И тогда он мечтал, и мечты его, как у многих, не умеющих мечтать, были далеки от действительности, в которой он жил, отвлеченны и нелепы. Он мечтал о порядке — о человеке, могущем держать в руках всю Европу, а, следовательно, и весь мир. И тогда он, Асташев, закажет себе вот такие же блестящие, ловкие сапоги, как орденский знак людей, принадлежащих великой дисциплине. Он окажется необходимым, гораздо более необходимым миру, чем сейчас, потому что сейчас — все равны: здоровые и больные, ловкачи и неудачники, а тогда нужны будут одни Асташевы, Асташевы, Асташевы…
Он читал, бегая глазами. Горный инженер в припадке умопомешательства зарезал жену и двух детей; открылась собачья выставка; на Формозе ощущались подземные толчки; поднятие цены на электричество; в Бельгии — министерский кризис; самоубийство некоей мадемуазель Дюпон: соседи были привлечены сильным запахом газа. Когда они взломали дверь… В записке она просила простить ее за беспокойство и писала, что умирает от неразделенной любви.
Когда он проснулся, в комнате было уже совсем темно. Ксения Андреевна все не возвращалась. Он обулся, написал на клочке бумаги: «Маман, не хотите ли нынче сходить куда-нибудь, повеселиться? Наденьте самое шикарное ваше декольте. Зайду в восемь». И так как делать ему было решительно нечего, он отправился к Клавдии Ивановне, он не был у нее все эти дни.
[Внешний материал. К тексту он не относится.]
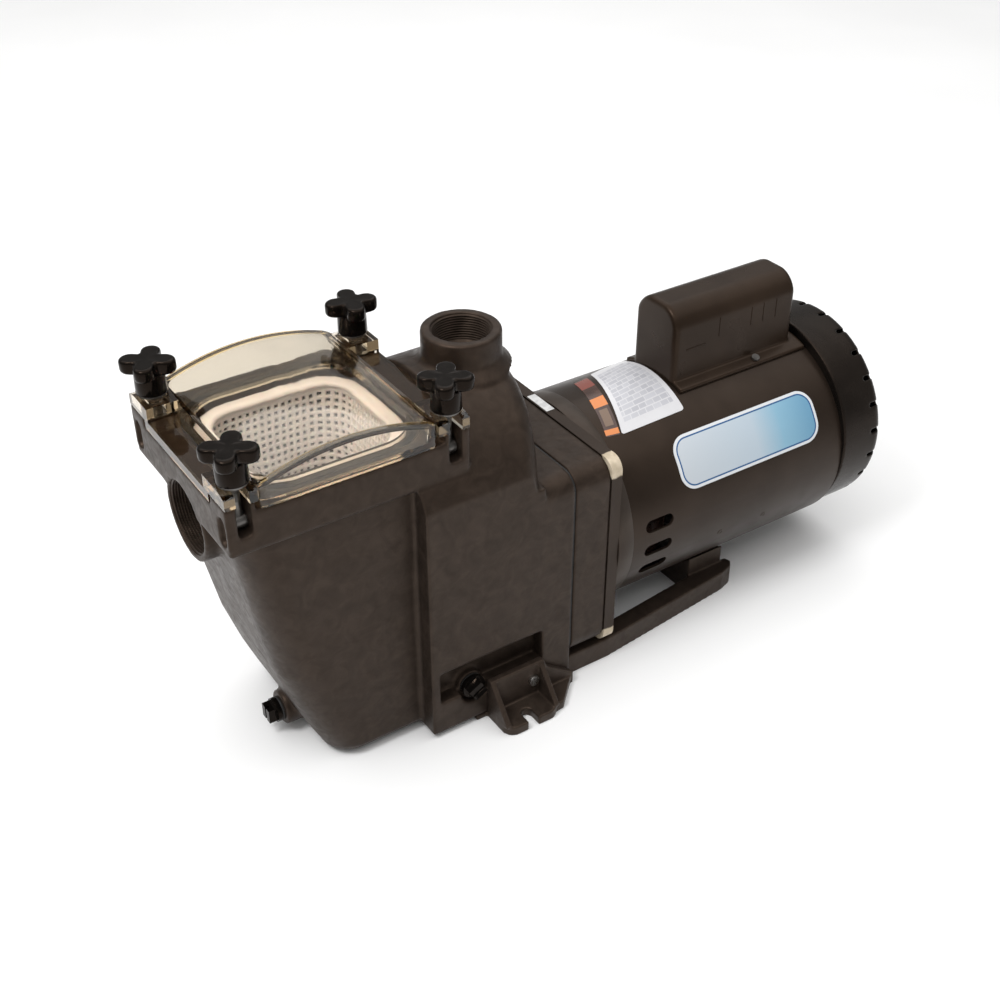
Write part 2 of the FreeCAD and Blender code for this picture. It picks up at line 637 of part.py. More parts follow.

Клавдия Ивановна лежала в постели. У нее болели зубы, ее лихорадило; в комнате было неубрано, и ничего вкусного не было сготовлено к чаю.
— Вы знаете, маменька, — сказал он, садясь у постели, — мне ужасно неприятно, что вы больны. Ей Богу, посидели бы, поболтали бы уютно, — и он почувствовал, что настроение, собственно, начало падать у него еще раньше: еще до сна на диване.
— Пять дней не приходил, — сказала она, грея опухшую щеку. — Здоров ли? С кем пропадал? Хорошо ли кушал?
Он пригорюнился, ответил не сразу.
— Неужели пять дней? Я, маменька, и не вижу, как время бежит. Даже грустно немножко делается — молодость так и пройдет. Да и прошла уж! Отчего это у меня настроение вдруг испортилось? Было такое здоровенное настроение. Это вы на меня подействовали — когда вы больны, у меня душа не на месте. Вы не встанете, маменька? Ей Богу, попили бы чаю…
Она покачала головой.
— Это оттого, Алеша, что ты все один да один.
Он расстегнул две нижние пуговицы жилета, облокотился о колени и положил лицо на руки.
— Жениться мне, что ли? — спросил он с усмешкой, но в голосе была серьезность, и Клавдия Ивановна вся встрепенулась под одеялами. На какой-нибудь эдакой молоденькой, скромной, влюбленной по уши. Скажут: русская, нищая… Да, конечно, но зато чистенькая, умыта добродетелью. Два года в одном платье ходит. Служит.